In his lightbox works, Graham portrays characters that both directly and obliquely reference art history and its manifold cultural implications.  ‘Media Studies ‘77’ (2016) lovingly sends up academia's role in defining the narrative around creative production, as a pitch-perfect 1970s professor in a turtleneck and suede jacket sits atop his desk, smoking a cigarette in front of an expressionistically erased chalkboard. In another endearingly mocking portrait, an 'Antiquarian Sleeping in his Shop' (2017) is inspired by antique stores in Graham's native Vancouver. Graham plays the part of the shopkeep surrounded by his wares, projecting the unspecific knowledge of a dime-store curator. Flanked by his pseudo-scientific instruments and specimens, ethnic totems of spurious origin, books, paintings, and other assorted objets d’art, Graham portrays the Antiquarian asleep with a Harry Smith book open on his lap, implicitly dreaming of his own relation to the legendary polymath -- a pointed distillation of the learned dilettante role he inhabits.
 
Graham's fascination with paradigmatic characterization extends into the worlds of music, cinema, and pop culture as well. In ‘Dinner Break (Salisbury Steak)’ (2017), Graham poses as a jazz drummer eating a quintessentially 1960s Salisbury Steak dinner during a performance at a velvet-curtained nightclub.  With his plate resting on his snare drum and his hands posing with his knife and fork as if they were drumsticks, the picture portrays the artist engaged in a simple human act, in stark opposition to the supernatural presence he is meant to portray on stage. ‘Coat Puller’ (2017) uses the stock action of an everyday man putting on his overcoat to conjure worlds of intrigue presented during the venerated Golden Age of moviemaking. The set is a replica of Alfred Hitchcock’s early film ‘The Lodger’, and Graham's frozen moment has all of the latent gravitas of the Master of Suspense's finest work.
 
'That's Not Me', a retrospective exhibition of Rodney Graham's work, opened on March 11 at the BALTIC Centre for Contemporary Art, Gateshead, and will subsequently travel to the Irish Museum of Modern Art, Dublin.
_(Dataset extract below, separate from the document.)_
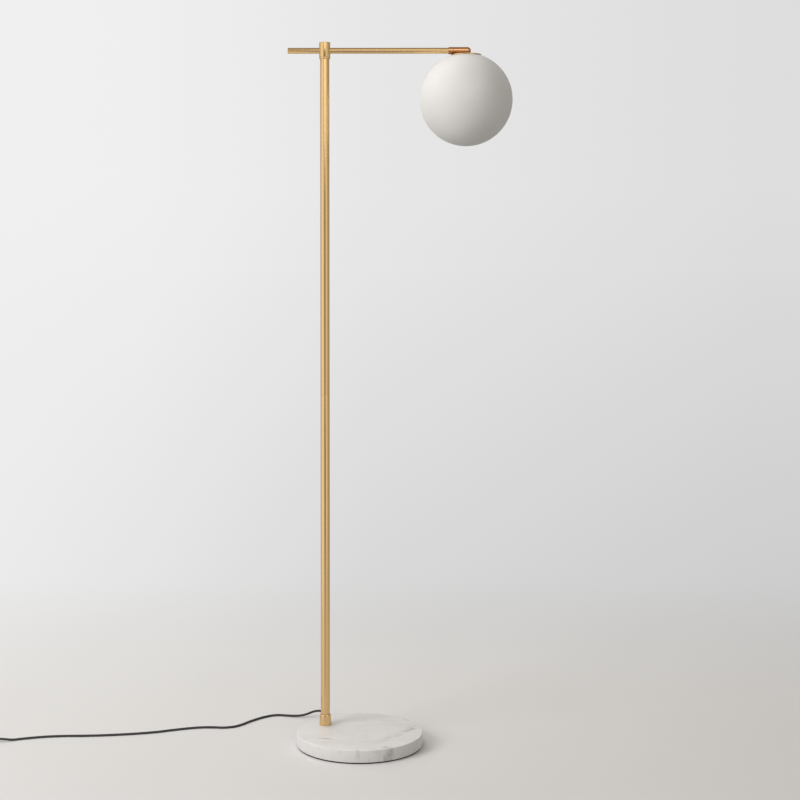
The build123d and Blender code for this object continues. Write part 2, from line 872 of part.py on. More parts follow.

Recent solo exhibitions include Le Constortium, Dijon, France (2016); Sammlung Goetz, Munich, Germany (2015); Vancouver Art Gallery, Canada (2012); Museum der Moderne, Salzburg, Austria (2011); Museu D’Art Contemporani de Barcelona, Spain (2010); Jeu de Paume, Paris, France (2009); Museum of Contemporary Art Los Angeles, CA, USA (2004); Whitechapel Art Gallery, London, UK (2002); Hamburger Bahnhof, Berlin, Germany (2001); and Kunsthalle Wien, Vienna, Austria (1999). He has participated in group exhibitions such as the Carnegie International (2013), the 13th, 14th and 17th Sydney Biennales, Australia (2002, 2006, 2010), the Whitney Biennial, New York, USA (2006) and the Biennale d’Art contemporain de Lyon, France (2003). Graham represented Canada at the 47th Venice Biennale, and was appointed as an Officer of the Order of Canada in 2016 for his contributions to Canadian contemporary art.